Dr. Jingyuan Fu believes we still have a lot to learn about gut bacteria and its link to heart health. Knowing one of the major risk factors for heart disease is abnormal blood lipid (or fat) levels, she and her colleagues at the University Medical Center Groningen in the Netherlands conducted a study to pinpoint the types bacteria associated with blood lipids and BMI. Their goal? To one day use their findings to assist with heart disease treatment and prevention.
Here in the United States and worldwide, cardiovascular disease is still the number one cause of death, killing more than 17 million men and women annually. Currently, treatment for high blood lipid levels is limited to either diet and lifestyle changes or lipid-lowering drugs such as statins, but Fu and her team wondered if there might be another option: altering our gut microbiome to support optimal lipid levels and heart health.
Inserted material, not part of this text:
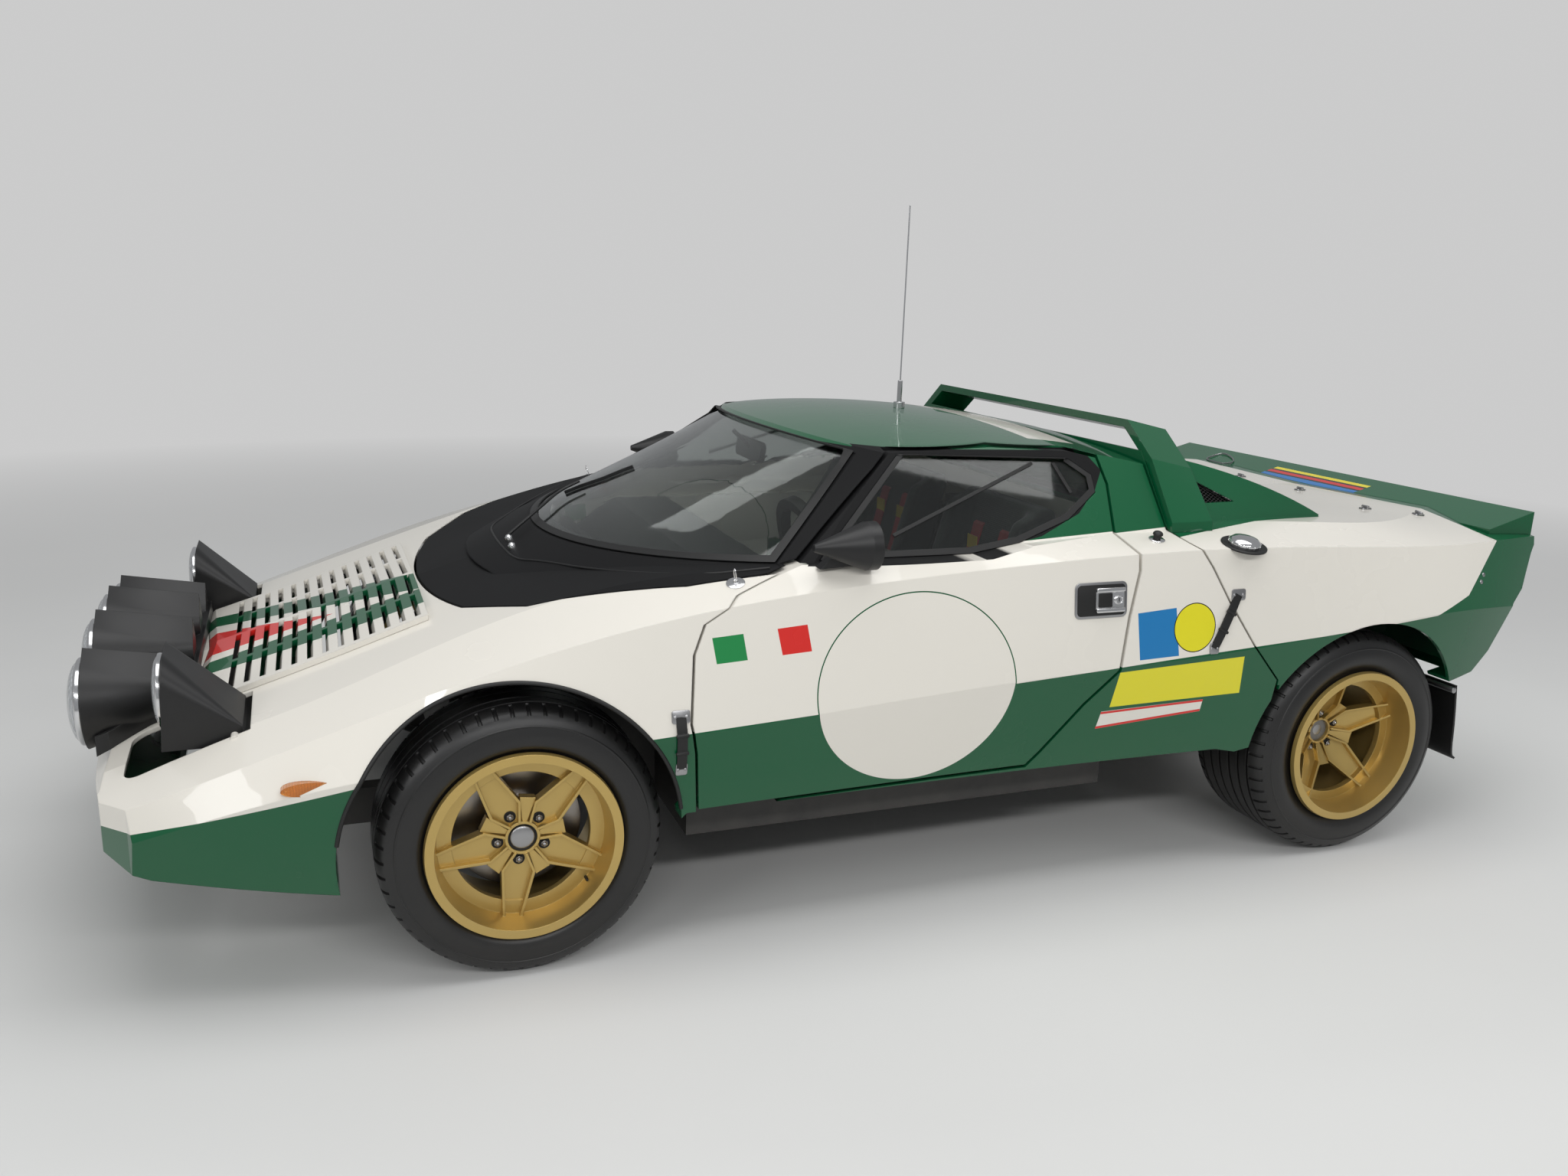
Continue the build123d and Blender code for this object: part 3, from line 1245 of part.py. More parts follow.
for name, axle_s, radius, width, lip_y, centre_y, dish, disc_y in WHEELS:
    inner_lip = 2 * centre_y - lip_y
    hub_y = lip_y - dish
    inside = RIM_BARREL_RADIUS - RIM_WALL
    shelf_depth, shelf_radius, _ = SHELVES[name]
    shelf_y = lip_y - shelf_depth
    boss_radius, boss_height = HUB_BOSS
    tray = [(r, half - SPOKE_RIB_WIDTH) for r, half in SPOKE_KITE]
    with BuildPart() as spokes:
        add(polar_prism(name, axle_s, radius, [SPOKE_KITE], 0))
        add(
            dished_ring(axle_s, radius, hub_y, shelf_y, SPOKE_BACK, SPOKE_FLOOR),
            mode=Mode.INTERSECT,
        )
    with BuildPart() as ribs:
        add(polar_prism(name, axle_s, radius, [SPOKE_KITE, tray], 0))
        add(
            dished_ring(axle_s, radius, hub_y, shelf_y, SPOKE_BACK, SPOKE_RIB_TOP),
            mode=Mode.INTERSECT,
        )
    with BuildPart() as wedges:
        add(polar_prism(name, axle_s, radius, [SPOKE_WEDGE], 180 / SPOKE_COUNT))
        add(
            dished_ring(axle_s, radius, hub_y, shelf_y, SPOKE_BACK, SPOKE_RIB_TOP / 2),
            mode=Mode.INTERSECT,
        )
    with BuildPart() as rim:
        add(ring_profile([
            (inner_lip, inside), (inner_lip, RIM_LIP_RADIUS), (inner_lip + RIM_LIP_WIDTH, RIM_LIP_RADIUS),
            (inner_lip + RIM_LIP_WIDTH, RIM_BARREL_RADIUS), (lip_y - RIM_LIP_WIDTH, RIM_BARREL_RADIUS),
            (lip_y - RIM_LIP_WIDTH, RIM_LIP_RADIUS), (lip_y, RIM_LIP_RADIUS - 2), (lip_y, inside + 4),
            (shelf_y, SHELF_OUTER_RADIUS), (shelf_y, shelf_radius),
            (shelf_y - SHELF_THICKNESS, shelf_radius), (shelf_y - SHELF_THICKNESS, inside),
        ], axle_s, radius))
        add(ring_profile([
            (hub_y - HUB_THICKNESS, HUB_BORE_RADIUS), (hub_y - HUB_THICKNESS, HUB_RADIUS),
            (hub_y + SPOKE_BACK, HUB_WEB_RADIUS), (hub_y + SPOKE_FLOOR, HUB_WEB_RADIUS),
            (hub_y + SPOKE_FLOOR, boss_radius), (hub_y + boss_height, boss_radius),
            (hub_y + boss_height, HUB_BORE_RADIUS),
        ], axle_s, radius))
        add(spokes.part)
        add(ribs.part)
        add(wedges.part)
    export_pair(rim.part, "rim_" + name)
    half = width / 2
    bead = half - TYRE_BEAD_INSET
    section = [(-bead, RIM_BARREL_RADIUS + SEAT_GAP), (-bead, RIM_LIP_RADIUS + 1)]
    section += [(inset - half, radius - drop) for inset, drop in TYRE_SHOULDER]
    section += [(-across, r) for across, r in reversed(section)]
    with BuildPart() as tyre:
        add(ring_profile([(centre_y + across, r) for across, r in section], axle_s, radius))
    export_pair(tyre.part, "tyre_" + name)
    with BuildPart() as disc:
        bore = HUB_BORE_RADIUS
        add(ring_profile([
            (disc_y, bore), (disc_y, DISC_RADIUS), (disc_y + DISC_THICKNESS, DISC_RADIUS),
            (disc_y + DISC_THICKNESS, DISC_HAT_RADIUS),
            (hub_y - HUB_THICKNESS - SEAT_GAP, DISC_HAT_RADIUS),
            (hub_y - HUB_THICKNESS - SEAT_GAP, bore),
        ], axle_s, radius))
    export_pair(disc.part, "disc_" + name)

# Cabin fittings
DASH_OUTLINE = [
    (BULKHEAD_S + PLATE, 560), (BULKHEAD_S + PLATE, 690), (520, 770), (690, 770), (700, 700),
    (640, 640),
]
DASH_HALF = 600
with BuildPart() as dashboard:
    add(side_prism(DASH_OUTLINE, -DASH_HALF, DASH_HALF))
export(dashboard.part, "dashboard")

SEAT_Y = 300
SEAT_HALF = 210
SEAT_OUTLINE = [
    (900, 235.3), (900, 430), (960, 445), (1225, 385), (1290, 480), (1390, 900), (1440, 900),
    (1350, 440), (1300, 235.3),
]
# Padded sides of the seat stand above its middle
BOLSTER_OUTLINE = [
    (930, 400), (900, 455), (965, 490), (1190, 450), (1235, 520), (1330, 860), (1385, 885),
    (1440, 890), (1350, 440), (1225, 385),
]
BOLSTER_WIDTH = 62
with BuildPart() as seat_right:
    add(side_prism(SEAT_OUTLINE, SEAT_Y - SEAT_HALF + 8, SEAT_Y + SEAT_HALF - 8))
    add(side_prism(BOLSTER_OUTLINE, SEAT_Y - SEAT_HALF, SEAT_Y - SEAT_HALF + BOLSTER_WIDTH))
    add(side_prism(BOLSTER_OUTLINE, SEAT_Y + SEAT_HALF - BOLSTER_WIDTH, SEAT_Y + SEAT_HALF))
export_pair(seat_right.part, "seat")

# Steering column and wheel: depths run along the column from the wheel's plane
WHEEL_CENTRE = (840, -SEAT_Y, 740)
COLUMN_DIRECTION = (-0.93969262, 0, -0.34202014)
WHEEL_RADIUS = 170
WHEEL_RIM_HALF = 14
WHEEL_HUB_RADIUS = 30
WHEEL_HUB_DEPTH = (-10, 19.7)
WHEEL_SPOKE = (30, -4, 6)  # width, depth and thickness
WHEEL_SPOKE_ANGLES = (0, 180, 90)
COLUMN_RADIUS = 18
COLUMN_DEPTH = (20, 220)
PIN_DEPTH = (-10, 30)
column_plane = Plane(
    origin=(station(WHEEL_CENTRE[0]), WHEEL_CENTRE[1], WHEEL_CENTRE[2]),
    x_dir=(0, 1, 0), z_dir=COLUMN_DIRECTION,
)
with BuildPart() as steering_column:
    with BuildSketch(column_plane.offset(PIN_DEPTH[0])):
        Circle(PIVOT_RADIUS)
    extrude(amount=PIN_DEPTH[1] - PIN_DEPTH[0])
    with BuildSketch(column_plane.offset(COLUMN_DEPTH[0])):
        Circle(COLUMN_RADIUS)
    extrude(amount=COLUMN_DEPTH[1] - COLUMN_DEPTH[0])
    add(dashboard.part, mode=Mode.SUBTRACT)
export(steering_column.part, "steering_column")
with BuildPart() as steering_wheel:
    with BuildSketch(column_plane.offset(WHEEL_HUB_DEPTH[0])):
        Circle(WHEEL_HUB_RADIUS)
        Circle(PIVOT_RADIUS + PIVOT_FIT, mode=Mode.SUBTRACT)
    extrude(amount=WHEEL_HUB_DEPTH[1] - WHEEL_HUB_DEPTH[0])
    with BuildSketch(column_plane.offset(-WHEEL_RIM_HALF)):
        Circle(WHEEL_RADIUS + WHEEL_RIM_HALF)
        Circle(WHEEL_RADIUS - WHEEL_RIM_HALF, mode=Mode.SUBTRACT)
    extrude(amount=2 * WHEEL_RIM_HALF)
    with BuildSketch(column_plane.offset(WHEEL_SPOKE[1])):
        for angle in WHEEL_SPOKE_ANGLES:
            with Locations(Location((0, 0, 0), (0, 0, angle))):
                Rectangle(
                    WHEEL_RADIUS - 6, WHEEL_SPOKE[0], align=(Align.MIN, Align.CENTER),
                )
        Circle(WHEEL_HUB_RADIUS - 6, mode=Mode.SUBTRACT)
    extrude(amount=WHEEL_SPOKE[2])
export(steering_wheel.part, "steering_wheel")
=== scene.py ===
import json
import math

import bmesh
import bpy
from bpy.props import FloatProperty, FloatVectorProperty, IntProperty, PointerProperty
from mathutils import Matrix, Vector


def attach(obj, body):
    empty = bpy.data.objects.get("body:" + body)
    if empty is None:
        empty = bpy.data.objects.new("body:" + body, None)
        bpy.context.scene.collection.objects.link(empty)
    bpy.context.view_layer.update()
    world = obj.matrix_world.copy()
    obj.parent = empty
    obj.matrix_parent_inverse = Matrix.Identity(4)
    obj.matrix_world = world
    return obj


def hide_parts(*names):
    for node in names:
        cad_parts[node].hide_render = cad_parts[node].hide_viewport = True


bl_info = {
    "name": "Rally Coupe Dresser",
    "version": (1, 0, 0),
    "blender": (4, 5, 0),
    "location": "3D View > Sidebar > Rally Coupe",
    "description": "Paints, glazes, shoes and trims the packed rally coupe",
    "category": "Object",
}

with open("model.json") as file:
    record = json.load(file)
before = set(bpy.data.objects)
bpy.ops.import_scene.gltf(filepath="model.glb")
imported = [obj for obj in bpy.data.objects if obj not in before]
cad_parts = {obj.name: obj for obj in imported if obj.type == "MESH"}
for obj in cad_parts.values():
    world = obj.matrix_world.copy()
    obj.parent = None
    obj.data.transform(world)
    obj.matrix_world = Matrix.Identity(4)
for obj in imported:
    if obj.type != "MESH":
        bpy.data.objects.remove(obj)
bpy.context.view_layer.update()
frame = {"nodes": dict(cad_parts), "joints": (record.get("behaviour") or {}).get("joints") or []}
MM = 0.001


def joint_place(name):
    """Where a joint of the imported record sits."""
    return next(Vector(j["pos_m"]) for j in frame["joints"] if j["name"] == name)


AXLE_X = joint_place("wheel_spin_front_left").x
SIDES = {"left": -1, "right": 1}
WHEELS = ("front_left", "front_right", "rear_left", "rear_right")
FORWARD, BACKWARD = Vector((-1, 0, 0)), Vector((1, 0, 0))
UP, DOWN = Vector((0, 0, 1)), Vector((0, 0, -1))


def at(distance, y, z):
    """Point in the frame, from millimetres behind the front axle, a Y and a height."""
    return Vector((AXLE_X + distance * MM, y * MM, z * MM))


def length_of(name, description, default):
    return FloatProperty(name=name, description=description, default=default, unit="LENGTH")


def colour_of(name, description, default):
    return FloatVectorProperty(name=name, description=description, default=default,
                               subtype="COLOR")


class RallySizes(bpy.types.PropertyGroup):
    """Sizes that a user would change."""

    tread_depth: length_of("Tread depth", "Depth of the tyre grooves", 0.008)
    tread_blocks: IntProperty(
        name="Tread blocks", description="Blocks round each shoulder of a tyre", default=54, min=12)
    seal_width: length_of("Seal width", "Width of the rubber seals", 0.016)
    strap_width: length_of("Strap width", "Width of the rubber hold-down straps", 0.022)
    harness_width: length_of("Harness width", "Width of the seat belt webbing", 0.05)
    camera_lens: FloatProperty(
        name="Camera lens", description="Focal length of the camera", default=28.73, unit="CAMERA")
    key_power: FloatProperty(
        name="Key light", description="Power of the overhead light", default=235.0, unit="POWER")


class RallyColours(bpy.types.PropertyGroup):
    """Colours of the finishes."""

    body_white: colour_of("Body white", "Upper body paint", (0.74, 0.71, 0.645))
    body_green: colour_of("Body green", "Lower body and roof paint", (0.003, 0.088, 0.032))
    stripe_red: colour_of("Stripe red", "Red of the stripes", (0.62, 0.025, 0.02))
    wheel_gold: colour_of("Wheel gold", "Paint of the wheels", (0.60, 0.42, 0.13))
    satin_black: colour_of("Satin black", "Lamp cowls and window frames", (0.007, 0.007, 0.0075))
    harness_red: colour_of("Harness red", "Seat belt webbing", (0.55, 0.02, 0.03))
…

“Our study provides new evidence that microbes in the gut are strongly linked to the blood level of HDL (good cholesterol) and triglycerides and may be added as a new risk factor for abnormal blood lipids, in addition to age, gender, BMI and genetics,” said Dr. Fu in a news release. Specifically, they were able to identify 34 different types of bacteria linked to body fat and blood lipids—most of which were previously unknown.
There are more than 100 trillion bacteria cells living in the human body, and research tells us those microbes play a role in everything from digestion and immune function to respiratory health, weight management, and more. Using new technologies, it is now possible to take a closer look at our gut bacteria and see just how they work—which may bring us one step closer to improving human health for generations to come.